Como periodista tengo la obligación de informarme lo mejor posible de lo que ocurre en nuestro país desde la nota roja hasta las componendas de los políticos.
Miles de mis compatriotas hacen lo mismo y posiblemente nos está ocurriendo un inesperado proceso de insensibilización ante hechos que ocurren a diario y que terminan convirtiéndose en una rutina hasta el punto que los actos terroristas o los crímenes atroces y hechos de violencia en nuestro país no permean en los sentimientos y valores que nos inculcaron nuestros padres.
Por ejemplo, recuerdo el asesinato de una joven en Estelí a manos de su novio que la sepultó en su propia casa, con una especie de complicidad de su madre de tratar de ocultar el hecho aun sabiendo que compartía su hogar con un cadáver.
Más recientemente la noticia del adolescente de Ciudad Sandino que mató a su madre y a su padrastro desmembrándolos y luego trató de incinerarlos.
O la mujer quemada viva en un recóndito lugar cuyo caso fue seguido casi con morbo, como una novela de terror en las pantallas televisivas.
Los femicidios de La Fuente o la costa del lago, donde el primer caso, el victimario fue ahorcado por su exsuegro y excuñado y en el segundo luego de sepultar a su expareja se emborrachó y luego se ahorcó en la rama de un árbol.
Los recientes crímenes atroces en la Costa Caribe de una adolescente y su madre a manos de un chavalo que tranquilamente declaró que “lo hecho, hecho está”, o el de Quilalí donde cinco salvajes drogados y borrachos violaron y asesinaron a la madre y a su niño de apenas siete años.
No hay espacio para seguir relatando hechos espeluznantes, y aterradores que llenan los noticieros televisivos y los diarios de nota roja, pero obliga a preguntarnos qué está ocurriendo con nuestra sociedad, tradicionalmente exaltada por sus valores cristianos, solidaridad, respeto, honestidad y otras virtudes legadas por nuestros padres y abuelos.
Lo que sí no tenemos duda es que tantos hechos de violencia que inundan nuestros medios los han convertido en una rutina casi perversa que termina haciéndonos insensibles ante el dolor y la tragedia.
No es posible entender que en un país donde se afirma vivir bonito, cristiano, en paz y dirigido por un gobierno que proclama el bien común, los valores elementales del ser humano se están degradando y se ha perdido el más importante de ellos como es el derecho a la vida.

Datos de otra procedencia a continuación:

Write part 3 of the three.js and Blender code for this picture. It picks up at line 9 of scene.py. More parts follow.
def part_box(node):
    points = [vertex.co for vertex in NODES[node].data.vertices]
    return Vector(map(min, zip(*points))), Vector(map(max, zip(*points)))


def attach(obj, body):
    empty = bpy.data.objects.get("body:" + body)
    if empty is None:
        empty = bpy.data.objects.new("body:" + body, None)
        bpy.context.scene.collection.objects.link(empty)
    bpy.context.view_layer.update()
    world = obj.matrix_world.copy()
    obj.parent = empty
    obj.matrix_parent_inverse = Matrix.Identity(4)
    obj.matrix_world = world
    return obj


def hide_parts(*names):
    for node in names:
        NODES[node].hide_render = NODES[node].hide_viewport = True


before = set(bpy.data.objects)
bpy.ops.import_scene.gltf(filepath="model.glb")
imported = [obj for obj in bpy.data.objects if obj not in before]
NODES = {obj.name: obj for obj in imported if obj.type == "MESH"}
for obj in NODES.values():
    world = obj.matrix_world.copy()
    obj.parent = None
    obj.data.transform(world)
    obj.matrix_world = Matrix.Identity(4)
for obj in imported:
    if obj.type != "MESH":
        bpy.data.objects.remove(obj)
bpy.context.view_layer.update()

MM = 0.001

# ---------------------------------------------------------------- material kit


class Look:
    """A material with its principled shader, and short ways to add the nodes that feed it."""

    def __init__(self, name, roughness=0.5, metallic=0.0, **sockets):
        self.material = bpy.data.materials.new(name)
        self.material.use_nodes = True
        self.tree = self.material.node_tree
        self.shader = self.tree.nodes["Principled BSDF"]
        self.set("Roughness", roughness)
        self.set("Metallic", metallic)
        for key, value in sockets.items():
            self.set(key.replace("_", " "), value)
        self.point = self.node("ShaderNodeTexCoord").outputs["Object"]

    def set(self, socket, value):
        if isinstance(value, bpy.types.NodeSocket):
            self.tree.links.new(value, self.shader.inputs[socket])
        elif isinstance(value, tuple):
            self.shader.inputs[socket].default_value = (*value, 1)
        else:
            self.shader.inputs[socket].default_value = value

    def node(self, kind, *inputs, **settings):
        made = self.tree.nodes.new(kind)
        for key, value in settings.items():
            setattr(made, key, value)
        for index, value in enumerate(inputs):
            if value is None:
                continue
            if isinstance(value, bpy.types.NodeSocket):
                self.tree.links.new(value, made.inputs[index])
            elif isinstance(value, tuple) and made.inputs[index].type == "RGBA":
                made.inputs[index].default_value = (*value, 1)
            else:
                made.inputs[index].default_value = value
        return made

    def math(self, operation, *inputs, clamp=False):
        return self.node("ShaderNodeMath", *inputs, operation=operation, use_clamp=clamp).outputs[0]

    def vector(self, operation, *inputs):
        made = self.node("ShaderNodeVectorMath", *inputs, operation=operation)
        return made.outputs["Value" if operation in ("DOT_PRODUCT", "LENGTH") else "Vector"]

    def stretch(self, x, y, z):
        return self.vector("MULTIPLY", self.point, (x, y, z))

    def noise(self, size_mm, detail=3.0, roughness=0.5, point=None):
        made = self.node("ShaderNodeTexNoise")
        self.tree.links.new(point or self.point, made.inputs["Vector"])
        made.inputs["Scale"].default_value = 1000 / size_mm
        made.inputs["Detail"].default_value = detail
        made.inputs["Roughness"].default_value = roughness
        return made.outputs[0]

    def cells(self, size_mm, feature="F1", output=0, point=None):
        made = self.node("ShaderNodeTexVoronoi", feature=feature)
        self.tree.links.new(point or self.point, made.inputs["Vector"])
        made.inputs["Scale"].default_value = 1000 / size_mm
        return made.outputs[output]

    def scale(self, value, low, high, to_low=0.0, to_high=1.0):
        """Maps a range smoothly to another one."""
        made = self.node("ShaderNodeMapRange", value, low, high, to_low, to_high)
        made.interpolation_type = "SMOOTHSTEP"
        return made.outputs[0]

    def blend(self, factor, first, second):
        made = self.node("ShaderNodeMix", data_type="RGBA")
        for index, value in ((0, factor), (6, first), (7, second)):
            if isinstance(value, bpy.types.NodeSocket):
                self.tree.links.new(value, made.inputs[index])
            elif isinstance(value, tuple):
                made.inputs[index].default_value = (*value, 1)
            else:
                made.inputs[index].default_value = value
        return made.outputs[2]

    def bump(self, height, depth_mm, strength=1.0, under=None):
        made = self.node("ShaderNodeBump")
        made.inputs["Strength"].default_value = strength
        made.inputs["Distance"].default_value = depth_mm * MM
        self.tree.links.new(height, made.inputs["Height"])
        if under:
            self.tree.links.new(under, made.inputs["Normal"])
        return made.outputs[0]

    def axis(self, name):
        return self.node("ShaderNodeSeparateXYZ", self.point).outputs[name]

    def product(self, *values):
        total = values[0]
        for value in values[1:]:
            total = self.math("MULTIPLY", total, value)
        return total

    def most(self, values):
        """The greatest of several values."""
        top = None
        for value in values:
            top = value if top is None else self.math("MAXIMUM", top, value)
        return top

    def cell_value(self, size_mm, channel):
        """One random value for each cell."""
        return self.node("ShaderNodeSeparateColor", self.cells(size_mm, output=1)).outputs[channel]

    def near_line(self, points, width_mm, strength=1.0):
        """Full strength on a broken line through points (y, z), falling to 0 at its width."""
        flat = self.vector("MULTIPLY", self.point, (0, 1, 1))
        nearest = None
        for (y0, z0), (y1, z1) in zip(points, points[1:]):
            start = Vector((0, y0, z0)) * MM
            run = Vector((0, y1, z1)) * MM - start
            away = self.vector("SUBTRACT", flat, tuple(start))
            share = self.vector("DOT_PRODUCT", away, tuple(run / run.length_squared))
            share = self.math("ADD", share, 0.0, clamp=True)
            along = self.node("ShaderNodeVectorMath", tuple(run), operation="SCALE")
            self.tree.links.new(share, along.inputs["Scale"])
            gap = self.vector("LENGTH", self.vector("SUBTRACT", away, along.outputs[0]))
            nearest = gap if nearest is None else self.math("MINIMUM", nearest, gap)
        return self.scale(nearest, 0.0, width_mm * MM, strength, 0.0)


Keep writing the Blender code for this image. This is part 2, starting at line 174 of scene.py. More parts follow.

Nos estamos volviendo insensibles también ante la tragedia que viven miles de ancianos a quienes se les está privando de sus medicinas, mientras se construyen lujosos edificios y condominios casi deshabitados, con el dinero de los cotizantes y jubilados.
Insensibles ante los testimonios de familiares de personas que fallecen atentos a una cita médica por lo menos para obtener analgésicos genéricos o bien de pacientes que esperan largas horas en los hospitales, o clínicas para ser diagnosticados en cinco minutos porque el médico tiene que cumplir con su cuota diaria.
O peor aun, ya ni siquiera prestamos atención al proceso de una nueva farsa electoral donde con fondos de los contribuyentes se financian partidos huérfanos de clientela política y abundantes de nefastos intereses.
Pareciera que no solo nos estamos volviendo insensibles sino algo peor, nos estamos inmunizando ante los acontecimientos que se desarrollan a diario y solo observamos estoicamente como avanza el enfermo hacia la sala de cuidados intensivos esperando que el suero lo mantenga con vida o recibir la noticia fatal.